**Task directions:**
Return only the lines running from the line that holds "upper_cover();" to the line that holds "before = set(bpy.data.objects)", including both.

**Source material:**
[Begin]
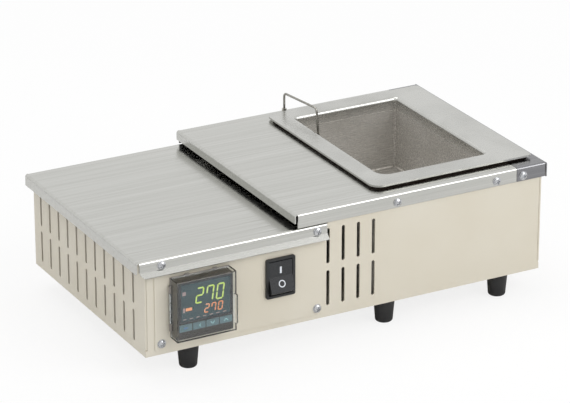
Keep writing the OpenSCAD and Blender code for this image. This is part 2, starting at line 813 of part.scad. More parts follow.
module switch_housing() {
    w = switch_w / 2;
    h = switch_h / 2;
    color("#17181a") place() translate([switch_x, 0, switch_z]) difference() {
        union() {
            translate([0, face, 0]) rotate([90, 0, 0]) linear_extrude(bezel_out)
                plan(-w, -h, w, h, [1.5, 1.5, 1.5, 1.5]);
            block([-sw_body_w / 2, face, -sw_body_h / 2], [sw_body_w / 2, sw_back, sw_body_h / 2]);
        }
        block([-sw_in_w / 2, face - 5, -sw_in_h / 2], [sw_in_w / 2, sw_back - 3, sw_in_h / 2]);
        translate([-sw_body_w, pivot_y, 0]) rotate([0, 90, 0]) cylinder(r = 1.56, h = 2 * sw_body_w);
    }
}

// rocker outline across its axle; -X is outwards here, +Y is up
module rocker_section() {
    v = rocker_face / cos(rocker_half_angle);
    e = 13.5;
    o = v + e * tan(rocker_half_angle);
    intersection() {
        polygon([[-v, 0], [-o, e], [2.5, e], [5, 6], [5, -6], [2.5, -e], [-o, -e]]);
        circle(rocker_r, $fn = 96);
    }
}

module rocker_place() {
    translate([switch_x, pivot_y, switch_z]) rotate([-rocker_half_angle, 0, 0]) children();
}

module switch_rocker() {
    w = sw_in_w / 2 - 0.2;
    color("#232427") place() rocker_place() {
        translate([-w, 0, 0]) rotate([90, 0, 90]) linear_extrude(2 * w) rocker_section();
        translate([-w - 0.8, 0, 0]) rotate([0, 90, 0]) cylinder(r = 1.5, h = 2 * w + 1.6);
    }
}

module rocker_marks() {
    a = rocker_half_angle;
    color("#e8eaec") place() rocker_place() {
        rotate([a, 0, 0]) translate([0, -rocker_face, 6.2]) rotate([90, 0, 0]) linear_extrude(0.12)
            square([1.6, 5.4], center = true);
        rotate([-a, 0, 0]) translate([0, -rocker_face, -6.6]) rotate([90, 0, 0]) linear_extrude(0.12)
            difference() {
                circle(2.9);
                circle(2.05);
            }
    }
}

module switch_terminals() {
    color("#c9a84c") place() translate([switch_x, sw_back, switch_z])
        for (x = [-5, 5], z = [-8, 8]) block([x - 0.4, 0, z - 2.4], [x + 0.4, 10, z + 2.4]);
}

// ---------------------------------------------------------------- mains and control gear

// threaded holes that the gear screws enter from below
module gear_bores() {
    for (p = gear_at) translate([p[0], p[1], -1]) cylinder(r = gear_r, h = 7.5);
}

module power_inlet() {
    color("#1c1d1f") place() translate([inlet_x, 0, inlet_z]) difference() {
        union() {
            translate([0, chassis_d + 2.8, 0]) rotate([90, 0, 0]) linear_extrude(2.8)
                plan(-15.5, -12, 15.5, 12, [2, 2, 2, 2]);
            block([-13.5, chassis_d - 17, -10], [13.5, chassis_d, 10]);
        }
        translate([0, chassis_d + 4, 0]) rotate([90, 0, 0]) linear_extrude(17)
            plan(-11.8, -8, 11.8, 8, [1, 1, 3.5, 3.5]);
        inlet_blades();
    }
}

// earth blade in the middle, line and neutral on the outside
module inlet_blades() {
    for (p = inlet_pin_at) block([p[0] - 1, chassis_d - 18, p[1] - 2], [p[0] + 1, chassis_d - 1, p[1] + 2]);
}

module inlet_pins() {
    color("#c9cbcd") place() translate([inlet_x, 0, inlet_z]) {
        inlet_blades();
        for (p = inlet_pin_at)
            block([p[0] - 0.4, chassis_d - 27, p[1] - 2.4], [p[0] + 0.4, chassis_d - 18, p[1] + 2.4]);
    }
}

module relay_heatsink() {
    color("#a9acaf") place() difference() {
        union() {
            block([32, 84, sheet_t], [86, 156, sheet_t + 5.3]);
            for (i = [0:5]) block([32 + i * 3, 84, sheet_t + 5.3], [33.2 + i * 3, 156, sheet_t + 24]);
        }
        gear_bores();
    }
}

module relay() {
    z = sheet_t + 5.3;
    color("#26282b") place() {
        block([51, 92, z], [84, 148, z + 20]);
        for (y = [94, 138]) block([54, y, z + 20], [81, y + 8, z + 23]);
    }
}

module terminal_block() {
    color("#ded9cb") place() difference() {
        block([104, 142, sheet_t], [124, 184, sheet_t + 20]);
        for (i = [0:3]) {
            block([103, 144 + i * 10, sheet_t + 9], [109, 150 + i * 10, sheet_t + 17]);
            block([119, 144 + i * 10, sheet_t + 9], [125, 150 + i * 10, sheet_t + 17]);
        }
        gear_bores();
    }
}

module fuse_holder() {
    color("#3b3d40") place() difference() {
        union() {
            block([104, 100, sheet_t], [118, 136, sheet_t + 8]);
            bore_y(111, 104, 132, sheet_t + 10.2, 3.2);
        }
        gear_bores();
    }
}

module gear_screws() {
    color("#b9bbbc") place() for (p = gear_at) translate([p[0], p[1], 0]) rotate([180, 0, 0])
        pan_screw(2.8, 2, gear_r, 6);
}

// ---------------------------------------------------------------- feet

module foot_pair(x) {
    for (y = [foot_inset_y, chassis_d - foot_inset_y]) translate([x, y, 0]) children();
}

module rubber_feet() {
    r = 2;
    color("#161617") place() for (x = foot_x) foot_pair(x) translate([0, 0, -foot_h]) rotate_extrude() {
        difference() {
            polygon([[0, 0], [foot_r_low - r, 0], [foot_r_low, r], [foot_r_top, foot_h], [0, foot_h]]);
            square([4.2, 8]);
            square([1.8, foot_h + 1]);
        }
        translate([foot_r_low - r, r]) intersection() {
            circle(r);
            translate([0, -r]) square([r, r]);
        }
    }
}

module foot_screws() {
    color("#b9bbbc") place() for (x = foot_x) foot_pair(x) translate([0, 0, 8 - foot_h]) rotate([180, 0, 0])
        pan_screw(3.3, 2.2, 1.6, foot_h - 8 + 6);
}

module foot_nuts() {
    color("#b9bbbc") place() for (x = foot_x) foot_pair(x) translate([0, 0, sheet_t]) difference() {
        cylinder(r = 3.6, h = 2.6, $fn = 6);
        translate([0, 0, -1]) cylinder(r = 1.62, h = 5);
    }
}

chassis();
divider();
control_panel();
lower_cover();
upper_cover();
end_cover();
solder_bath();
bath_gasket();
insulation();
heater_strips();
heater_clamp_plate();
temperature_probe();
probe_ferrule();
controller_case();
display_window();
process_digits();
setpoint_digits();
key_function();
key_shift();
key_down();
key_up();
controller_clamp();
cover_frame();
cover_hinge_pin();
clear_cover();
switch_housing();
switch_rocker();
rocker_marks();
switch_terminals();
power_inlet();
inlet_pins();
relay();
relay_heatsink();
terminal_block();
fuse_holder();
gear_screws();
rubber_feet();
foot_screws();
foot_nuts();
cover_screws();
panel_screws();
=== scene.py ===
"""Looks of a bench solder pot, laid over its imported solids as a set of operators.

Every piece is made in metres, in the frame of the solids: X along the front,
Y from the front to the back, Z up, the feet on Z = 0.
"""

import math

import bmesh
import bpy
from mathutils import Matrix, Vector


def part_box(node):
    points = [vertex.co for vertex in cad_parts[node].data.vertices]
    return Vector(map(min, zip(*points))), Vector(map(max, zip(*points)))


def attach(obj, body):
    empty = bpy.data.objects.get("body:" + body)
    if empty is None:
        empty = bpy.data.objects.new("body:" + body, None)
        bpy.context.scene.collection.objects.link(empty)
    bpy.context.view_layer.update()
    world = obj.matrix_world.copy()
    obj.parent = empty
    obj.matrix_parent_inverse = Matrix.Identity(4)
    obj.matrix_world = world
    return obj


bl_info = {
    "name": "Bench solder pot",
    "version": (1, 0, 0),
    "blender": (4, 5, 0),
    "location": "View3D > Sidebar > Solder pot",
    "description": "Finishes and fine pieces of a bench solder pot",
    "category": "Add Mesh",
}

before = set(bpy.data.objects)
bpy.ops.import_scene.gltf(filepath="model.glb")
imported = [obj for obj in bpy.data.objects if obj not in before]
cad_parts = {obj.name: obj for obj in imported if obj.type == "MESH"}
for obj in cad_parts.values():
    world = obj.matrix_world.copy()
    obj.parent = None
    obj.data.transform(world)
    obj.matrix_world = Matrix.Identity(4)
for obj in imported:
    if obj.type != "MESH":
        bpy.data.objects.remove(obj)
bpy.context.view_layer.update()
CASE = "case"
MM = 0.001
# front of the display window and the keys, in millimetres from the case's front face
GLASS_Y = -11.9


# ---------------------------------------------------------------- small tools


def linear(code):
    """sRGB hex, such as 'd8d2c2', as linear RGBA."""
    out = []
    for i in (0, 2, 4):
        c = int(code[i : i + 2], 16) / 255
        out.append(c / 12.92 if c <= 0.04045 else ((c + 0.055) / 1.055) ** 2.4)
    return (*out, 1.0)


def add(tree, kind, ins=None, **settings):
    """Adds a node; ins maps input names or numbers to values or sockets."""
    node = tree.nodes.new(kind)
    for key, value in settings.items():
        setattr(node, key, value)
    for key, value in (ins or {}).items():
        if isinstance(value, bpy.types.NodeSocket):
            tree.links.new(value, node.inputs[key])
        else:
            node.inputs[key].default_value = value
    return node


def new_material(name):
    """An empty node material with its output; returns material, tree, output."""
    mat = bpy.data.materials.new(name)
    mat.use_nodes = True
    mat.node_tree.nodes.clear()
    out = add(mat.node_tree, "ShaderNodeOutputMaterial")
    return mat, mat.node_tree, out


def grain(tree, size_mm, detail=2.0, roughness=0.5):
    """Noise on object coordinates; size_mm is its cell size along X, Y and Z."""
    coord = add(tree, "ShaderNodeTexCoord")
    scale = tuple(1000.0 / s for s in size_mm)
    place = add(tree, "ShaderNodeMapping", {"Vector": coord.outputs["Object"], "Scale": scale})
    return add(tree, "ShaderNodeTexNoise",
               {"Vector": place.outputs[0], "Scale": 1.0, "Detail": detail, "Roughness": roughness}).outputs["Fac"]


def spread(tree, fac, low, high, out_low, out_high):
    """A factor stretched from one range to another."""
    return add(tree, "ShaderNodeMapRange", {"Value": fac, "From Min": low, "From Max": high,
                                            "To Min": out_low, "To Max": out_high}).outputs[0]


def blend_colour(tree, fac, one, two):
    """Two colours mixed by a factor; each is a hex code or a socket."""
    node = add(tree, "ShaderNodeMix", data_type="RGBA")
    tree.links.new(fac, node.inputs["Factor"]) if isinstance(fac, bpy.types.NodeSocket) else None
    for socket, value in ((node.inputs[6], one), (node.inputs[7], two)):
        if isinstance(value, bpy.types.NodeSocket):
            tree.links.new(value, socket)
        else:
            socket.default_value = linear(value)
    return node.outputs[2]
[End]
**Solved exercise:**
upper_cover();
end_cover();
solder_bath();
bath_gasket();
insulation();
heater_strips();
heater_clamp_plate();
temperature_probe();
probe_ferrule();
controller_case();
display_window();
process_digits();
setpoint_digits();
key_function();
key_shift();
key_down();
key_up();
controller_clamp();
cover_frame();
cover_hinge_pin();
clear_cover();
switch_housing();
switch_rocker();
rocker_marks();
switch_terminals();
power_inlet();
inlet_pins();
relay();
relay_heatsink();
terminal_block();
fuse_holder();
gear_screws();
rubber_feet();
foot_screws();
foot_nuts();
cover_screws();
panel_screws();
=== scene.py ===
"""Looks of a bench solder pot, laid over its imported solids as a set of operators.

Every piece is made in metres, in the frame of the solids: X along the front,
Y from the front to the back, Z up, the feet on Z = 0.
"""

import math

import bmesh
import bpy
from mathutils import Matrix, Vector


def part_box(node):
    points = [vertex.co for vertex in cad_parts[node].data.vertices]
    return Vector(map(min, zip(*points))), Vector(map(max, zip(*points)))


def attach(obj, body):
    empty = bpy.data.objects.get("body:" + body)
    if empty is None:
        empty = bpy.data.objects.new("body:" + body, None)
        bpy.context.scene.collection.objects.link(empty)
    bpy.context.view_layer.update()
    world = obj.matrix_world.copy()
    obj.parent = empty
    obj.matrix_parent_inverse = Matrix.Identity(4)
    obj.matrix_world = world
    return obj


bl_info = {
    "name": "Bench solder pot",
    "version": (1, 0, 0),
    "blender": (4, 5, 0),
    "location": "View3D > Sidebar > Solder pot",
    "description": "Finishes and fine pieces of a bench solder pot",
    "category": "Add Mesh",
}

before = set(bpy.data.objects)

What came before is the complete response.